KDHE working on improvement plan, new contract with company that processes KanCare applications

TOPEKA — The Kansas Department of Health and Environment says it will assess damages against a private company that has been running the state’s troubled KanCare application clearinghouse, but that may not happen until after the company submits an improvement plan and the agency negotiates a new contract.

Maximus Inc., based in Reston, Va., is paid $25 million a year to process applications for KanCare, the state’s privatized Medicaid program. It had been under fire in recent months from state lawmakers, the health care community, and from candidates in this year’s gubernatorial race because of a persistent backlog of applications from people applying for medical assistance.

“Maximus is in the process of developing its response, which will include the steps it will take to make needed improvements,” State Medicaid Director Jon Hamdorf said in a statement emailed to the Journal-World late Tuesday night. “After the state has an opportunity to review and respond to the improvement plan, the contract negotiation process will continue, with resolution anticipated in July.”

In a separate statement, KDHE Secretary Jeff Andersen said the subject of assessing “liquidated damages” — a way of pulling back a portion of the money paid to the company — for failing to meet specific terms of the contract was being negotiated separately.

“We are working through a process to establish agreement with Maximus regarding compliance and associated damages,” Andersen said. “We are also addressing our ongoing partnership. When those details have been settled, we will be able to speak to them in more detail.”

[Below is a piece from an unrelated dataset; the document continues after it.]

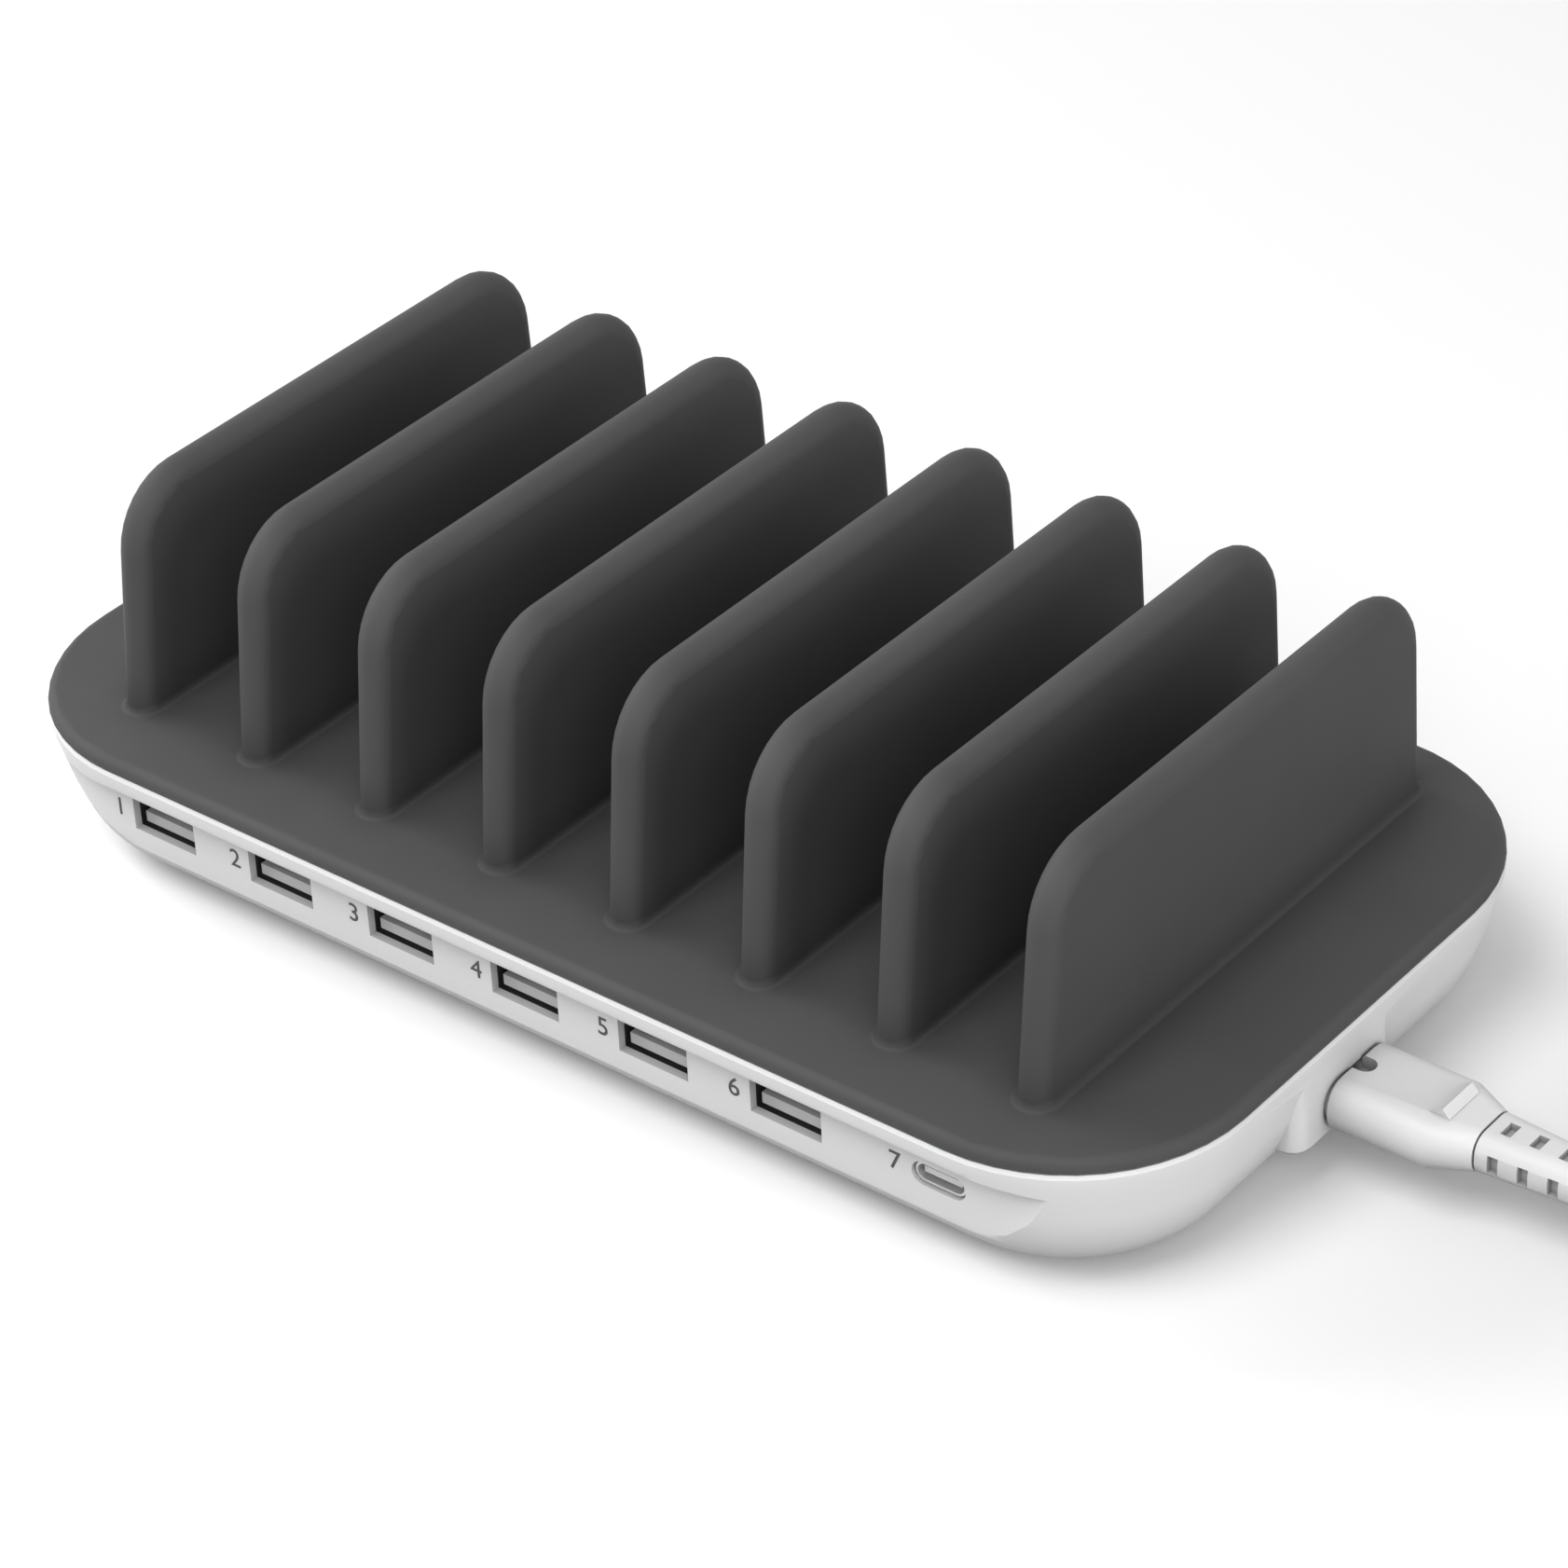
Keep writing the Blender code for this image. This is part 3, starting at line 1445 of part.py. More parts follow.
def coil_points():
    """Loops that spiral in, climb one layer and spiral out over the first ones."""
    layer_points = round(COIL_TURNS_A_LAYER * COIL_POINTS_A_LOOP)
    total = layer_points * 2
    climb = COIL_POINTS_A_LOOP // 2
    points = [Vector((COIL_START_X, INLET_Y, COIL_REST))]
    for i in range(total + 1):
        turns = i / COIL_POINTS_A_LOOP
        depth = min(turns, 2 * COIL_TURNS_A_LAYER - turns)
        radius = COIL_OUTER - COIL_PITCH * depth
        rise = (i - layer_points + climb / 2) / climb
        height = COIL_REST + COIL_LAYER * min(max(rise, 0.0), 1.0)
        turn = 2 * math.pi * turns - math.pi / 2
        points.append(
            Vector(
                (
                    COIL_X + radius * math.cos(turn),
                    COIL_Y + radius * math.sin(turn),
                    height,
                )
            )
        )
    points.append(points[-1] - Vector((CORD_DIAMETER, 0, 0)))
    return points


def segment_distance(a, b, c, d):
    """The least distance between two straight pieces, by the closest-point rule."""
    u, v, w = b - a, d - c, a - c
    uu, uv, vv, uw, vw = u.dot(u), u.dot(v), v.dot(v), u.dot(w), v.dot(w)
    span = uu * vv - uv * uv
    s = min(max((uv * vw - vv * uw) / span, 0.0), 1.0) if span else 0.0
    t = min(max((uv * s + vw) / vv, 0.0), 1.0)
    s = min(max((uv * t - uw) / uu, 0.0), 1.0)
    return (w + u * s - v * t).length


def least_self_gap(points, skip):
    """The smallest clear gap between stretches at least skip points apart."""
    least = None
    for i in range(len(points) - 1):
        for j in range(i + skip, len(points) - 1):
            apart = segment_distance(points[i], points[i + 1], points[j], points[j + 1])
            least = apart if least is None else min(least, apart)
    return least - CORD_DIAMETER


def make_cord():
    points = coil_points()
    gap = least_self_gap(points, COIL_POINTS_A_LOOP // 2)
    print(f"least gap between the coil's loops: {gap * 1000:.2f} mm")
    tube("cord_coil", points, LEAD_WHITE, 1)
    start = (RELIEF_FINISH + GAP, INLET_Y, INLET_HEIGHT)
    end = (COIL_START_X - GAP, INLET_Y, COIL_REST)
    way = Vector((end[0] - start[0], 0, 0))
    count = max(4, round(way.length / (CORD_DIAMETER * 2)))
    run = smooth_route(start, way, end, way, count)
    tube("cord_run", run, LEAD_WHITE, 4)
    tail_start = points[-1] - Vector((GAP, 0, 0))
    way = Vector((-TAIL_LENGTH, 0, 0))
    tail_end = Vector((tail_start.x - TAIL_LENGTH, tail_start.y, WALL_AXIS_HEIGHT))
    count = max(4, round(TAIL_LENGTH / (CORD_DIAMETER * 2)))
    tail = smooth_route(tail_start, way, tail_end, way, count)
    tube("cord_tail", tail, LEAD_WHITE, 4)
    length = sum(
        (b - a).length
        for stretch in (run, points, tail)
        for a, b in zip(stretch, stretch[1:])
    )
    print(f"cord length: {length * 1000:.0f} mm")
    return tail_end - Vector((GAP, 0, 0))


def make_coil_tie():
    """A flat band round the loops where they pass the coil's near side."""
    near = COIL_OUTER - COIL_PITCH * TIE_TURN_share
    far = near - COIL_PITCH * math.floor(COIL_TURNS_A_LAYER - TIE_TURN_share)
    middle = COIL_X - (near + far) / 2
    half = (near - far) / 2 + CORD_RADIUS + TIE_CLEARANCE
    low = COIL_REST - CORD_RADIUS - TIE_CLEARANCE
    high = COIL_REST + COIL_LAYER + CORD_RADIUS + TIE_CLEARANCE

    def band(grow, half_width):
        plan = rounded_plan(
            half + grow,
            low - grow,
            high + grow,
            CORD_RADIUS + TIE_CLEARANCE + grow,
            TIE_EDGE_STEPS,
        )
        bm = bmesh.new()
        add_loft(
            bm,
            [
                [(middle + a, COIL_Y + side * half_width, b) for a, b in plan]
                for side in (-1, 1)
            ],
        )
        return bm

    tie = mesh_object("coil_tie", band(TIE_THICKNESS, TIE_WIDTH / 2), TIE_BLACK)
    combine(tie, mesh_object("tie_opening", band(0.0, TIE_WIDTH / 2 + OVERRUN)))
    smooth(tie)


def make_wall_plug(start):
    """A two-blade plug that lies on its side, its blades along -X."""
    y, z = start.y, start.z
    relief_end = start.x - WALL_RELIEF_LENGTH
    profile = []
    step = WALL_RELIEF_LENGTH / WALL_RELIEF_RIBS
    groove = (WALL_RELIEF_END - CORD_RADIUS) * WALL_GROOVE_share
    for rib in range(WALL_RELIEF_RIBS):
        low = rib / WALL_RELIEF_RIBS
        high = (rib + WALL_RIB_share) / WALL_RELIEF_RIBS
        for share in (low, high):
            radius = WALL_RELIEF_RADIUS + (WALL_RELIEF_END - WALL_RELIEF_RADIUS) * share
            profile.append((radius, -WALL_RELIEF_LENGTH * share))
        if rib < WALL_RELIEF_RIBS - 1:
            profile.append((radius - groove, -WALL_RELIEF_LENGTH * high))
            profile.append((radius - groove, -step * (rib + 1)))
    profile.append((WALL_RELIEF_END, -WALL_RELIEF_LENGTH))
    relief = turned(
        "plug_strain_relief",
        [(0, 0), *profile, (0, -WALL_RELIEF_LENGTH)],
        (relief_end, y, z),
        LEAD_WHITE,
        16,
    )
    relief.rotation_euler = (0, math.radians(-90), 0)
    body_start = relief_end - GAP
    body_end = body_start - WALL_NECK_LENGTH - WALL_BODY_LENGTH
    bm = bmesh.new()
    rings = []
    for x, width, height in (
        (body_start, WALL_NECK_WIDTH, WALL_NECK_WIDTH),
        (body_start - WALL_NECK_LENGTH, WALL_BODY_WIDTH, WALL_BODY_HEIGHT),
        (body_end, WALL_BODY_WIDTH, WALL_BODY_HEIGHT),
    ):
        plan = rounded_plan(
            width / 2, -height / 2, height / 2, WALL_BODY_EDGE, PLUG_EDGE_STEPS
        )
        rings.append([(x, y + a, z + b) for a, b in plan])
    add_loft(bm, rings)
    body = mesh_object("wall_plug_body", bm, LEAD_WHITE)
    smooth(body)
    for index, side in enumerate((-1, 1), 1):
        make_blade(index, body_end - GAP, y + side * BLADE_SPREAD / 2, z)


def make_blade(index, start, y, z):
    end = start - BLADE_LENGTH
    half = BLADE_THICKNESS / 2
    blade = box_part(
        f"plug_blade_{index}",
        (end, y - half, z - BLADE_WIDTH / 2),
        (start, y + half, z + BLADE_WIDTH / 2),
        BRASS,
    )
    bm = bmesh.new()
    add_cylinder(
        bm,
        (end + BLADE_HOLE_SETBACK, y, z),
        BLADE_HOLE_RADIUS,
        BLADE_THICKNESS + OVERRUN,
        "Y",
        16,
    )
    combine(blade, mesh_object(f"blade_hole_{index}", bm))


clear_scene()
PARTS = new_collection("charging_station")
CUTTERS = new_collection("cutters")
STATION = bpy.data.objects.new("station_origin", None)
PARTS.objects.link(STATION)

SHELL_WHITE = new_material("shell_white", (0.74, 0.74, 0.74), 0.42)
DECK_GREY = new_material("deck_grey", (0.085, 0.085, 0.088), 0.55)
STEEL = new_material("steel", (0.55, 0.55, 0.56), 0.3, 1.0)
TONGUE_PLASTIC = new_material("tongue_plastic", (0.42, 0.42, 0.42), 0.5)
BLACK_PLASTIC = new_material("black_plastic", (0.02, 0.02, 0.02), 0.45)
BOARD_GREEN = new_material("board_green", (0.03, 0.16, 0.07), 0.5)
FERRITE = new_material("ferrite", (0.05, 0.05, 0.055), 0.6)
TAPE_YELLOW = new_material("tape_yellow", (0.72, 0.55, 0.09), 0.5)
CAN_BLACK = new_material("can_black", (0.03, 0.03, 0.04), 0.35)
ALUMINIUM = new_material("aluminium", (0.72, 0.72, 0.73), 0.35, 1.0)
RUBBER = new_material("rubber", (0.04, 0.04, 0.04), 0.85)
LEAD_WHITE = new_material("lead_white", (0.76, 0.76, 0.76), 0.45)
TIE_BLACK = new_material("tie_black", (0.025, 0.025, 0.025), 0.6)
BRASS = new_material("plated_brass", (0.70, 0.68, 0.60), 0.25, 1.0)

make_shell()
make_deck()
for number, port_x in enumerate(port_positions(), 1):
    make_can(number, port_x)
make_usb_c()
make_board()
make_screws()
make_feet()
make_transformer()
make_capacitors()
make_choke()
make_heat_sink()
make_fuse()
make_inlet()
make_connector()
make_strain_relief()
make_wall_plug(make_cord())
make_coil_tie()
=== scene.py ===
"""Looks for the desktop charging station: materials, port numbers, cord, floor, light and camera."""

import json
import math

import bmesh
import bpy
from mathutils import Matrix, Vector


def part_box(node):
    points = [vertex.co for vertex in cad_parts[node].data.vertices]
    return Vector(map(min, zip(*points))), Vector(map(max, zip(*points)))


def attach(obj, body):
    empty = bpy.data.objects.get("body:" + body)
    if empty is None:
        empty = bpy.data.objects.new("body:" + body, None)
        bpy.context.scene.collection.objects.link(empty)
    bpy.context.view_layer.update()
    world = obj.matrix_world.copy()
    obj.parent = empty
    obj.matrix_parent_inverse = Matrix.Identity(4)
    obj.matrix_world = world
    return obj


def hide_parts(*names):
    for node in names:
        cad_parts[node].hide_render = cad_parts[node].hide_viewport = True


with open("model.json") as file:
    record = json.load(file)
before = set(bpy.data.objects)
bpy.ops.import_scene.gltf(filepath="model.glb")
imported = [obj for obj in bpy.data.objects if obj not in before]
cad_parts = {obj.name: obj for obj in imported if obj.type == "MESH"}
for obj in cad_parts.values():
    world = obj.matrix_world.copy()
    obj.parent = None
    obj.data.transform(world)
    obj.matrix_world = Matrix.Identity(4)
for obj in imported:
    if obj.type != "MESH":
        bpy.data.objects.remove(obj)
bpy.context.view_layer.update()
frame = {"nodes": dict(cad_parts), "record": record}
NODES = frame["nodes"]
MOUNTS = {mount["name"]: mount["pos_m"] for mount in frame["record"]["mounts"]}
SCENE = bpy.context.scene

# Lengths are in metres, angles in degrees, powers in watts and colours in linear light

# Places that the frame gives
DECK_TOP = MOUNTS["bay_floor_1"][2]
SOCKET_FACE = MOUNTS["usb_a_panel_1"][1]

# Camera, fitted to the deck's outline, the fins and the six mouths
CAMERA_PLACE = (0.438947, -0.512705, 0.487239)
CAMERA_AZIMUTH = 40.201
CAMERA_ELEVATION = 34.619
CAMERA_ROLL = -3.070
CAMERA_NEAR = 0.05
CAMERA_FAR = 20.0
FOCAL_PIXELS = 5646.14
PHOTO_WIDTH = 1682
SENSOR_MILLIMETRES = 36.0

# Colours of the case and the lead
DECK_GREY = (0.068, 0.068, 0.069)
SHELL_WHITE = (0.875, 0.875, 0.88)
LEAD_WHITE = (0.82, 0.82, 0.825)

# The part of a noise over which a surface goes from its one shade to the other
CLOUD_LOW = 0.3
CLOUD_HIGH = 0.7

# Moulded plastic: flow marks, uneven gloss, and two bumps, the spark grain and a slow wave
FLOW_SCALE = 38.0
GLOSS_SCALE = 90.0
GLOSS_SPREAD = 0.05
SPARK_SCALE = 5200.0
SPARK_STRENGTH = 0.22
SPARK_DEPTH = 0.00003
WAVE_SCALE = 420.0
WAVE_STRENGTH = 0.10
WAVE_DEPTH = 0.00006
# Painted shade: samples of the occlusion that darkens the colour where faces stand close
PAINTED_SHADE_SAMPLES = 6

# Painted shade in a soft band round a fin's foot: its start over the deck, its rise and its depth of
# tone
FOOT_SHADE_LIFT = 0.00002
FOOT_SHADE_RISE = 0.0015
FOOT_SHADE_DEPTH = 0.45

# Metal: lines brushed along X, uneven gloss and faint stains
BRUSH_STRETCH = (400.0, 9000.0, 9000.0)
BRUSH_DEPTH = 0.00001
BRUSH_SMOOTHER = 0.08
BRUSH_ROUGHER = 0.10
STAIN_SCALE = 160.0
STAIN_HIGH = 0.75
STAIN_SHADE = 0.88

# Small mouldings: name, colour, roughness and what the names of their nodes start with
PLASTICS = (
    ("tongue_moulding", (0.62, 0.62, 0.62), 0.50, ("usb_a_tongue",)),
    ("pale_tongue_moulding", (0.80, 0.80, 0.80), 0.50, ("usb_c_tongue",)),
    ("black_moulding", (0.018, 0.018, 0.018), 0.45, ("usb_c_riser", "inlet_socket")),
)

# Metals: name, colour, roughness, strength of the brushing and what the nodes' names start with
METALS = (
    # The USB-A cans are far darker than nickel: painted shade, so that the gaps in their mouths look
    # shadowed
    ("dark_nickel", (0.10, 0.10, 0.10), 0.55, 0.15, ("usb_a_can",)),
    ("satin_nickel", (0.66, 0.66, 0.66), 0.55, 0.15, ("usb_c_can",)),
    ("plated_steel", (0.56, 0.56, 0.57), 0.30, 0.30, ("case_screw", "board_screw", "inlet_pin")),
    ("plated_brass", (0.70, 0.68, 0.60), 0.24, 0.15, ("plug_blade",)),
    ("fuse_caps", (0.62, 0.62, 0.60), 0.22, 0.10, ("line_fuse",)),
    ("bare_aluminium", (0.70, 0.70, 0.71), 0.38, 0.40, ("heat_sink",)),
)

# Shading: edges over these angles stay crisp, on the shell and on the other nodes
WELD_DISTANCE = 0.00001
SHELL_CRISP_ANGLE = 25
NODE_CRISP_ANGLE = 35

# Cord: the route of part.py, with finer turns
CORD_DIAMETER = 0.0060
CORD_BEVEL_STEPS = 6
RUN_REACH = 0.0666
COIL_OUTER = 0.0455
COIL_SPACE = 0.0006
COIL_TURNS_A_LAYER = 3.25
COIL_REST = 0.0043
COIL_POINTS_A_LOOP = 48
RUN_POINTS = 18
TAIL_POINTS = 7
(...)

KDHE officials told a legislative KanCare oversight committee earlier this year that the agency fully intended to assess damages if Maximus failed to meet certain improvement benchmarks for both timeliness and accuracy of processing applications by June 1. KDHE has since confirmed that the company did not meet that deadline and a spokeswoman for the agency said Wednesday that the agency remains committed to assessing penalties for the period of noncompliance between Jan. 1 and June 30 of this year.

The statements from Andersen and Hamdorf came in response to criticism earlier Tuesday when Republican gubernatorial candidate Jim Barnett, a physician and former state senator who is challenging Gov. Jeff Colyer for this year’s GOP nomination, called on Colyer to cancel the state’s contract with Maximus.

He also urged the Colyer administration to levy the maximum amount of “liquidated damages” possible against the company for its failure to comply with terms of the contract and to put state employees back in charge of managing the clearinghouse instead of contracting with outside companies.

Colyer, who is also a physician, was the main architect of KanCare when he served as lieutenant governor under former Gov. Sam Brownback. He has defended the model, which involves private, for-profit insurance companies managing the benefits of Medicaid recipients, saying it has successfully slowed the rate of cost growth in the state’s Medicaid program.

As governor, Colyer has also proposed expanding the KanCare model — a project he has called “KanCare 2.0” — to include, among other things, imposing work requirements and a lifetime benefit cap on some KanCare recipients.

That, however, requires approval from the federal government, which pays for more than half the cost of the Kansas Medicaid program. And, thanks to language inserted in the final budget bill that state lawmakers passed this year, it now also requires approval from the full Legislature.

Lawmakers on both sides of the aisle have indicated they are reluctant to make any major changes in eligibility requirements until a multitude of issues are ironed out with the existing KanCare system, starting with the clearinghouse operation.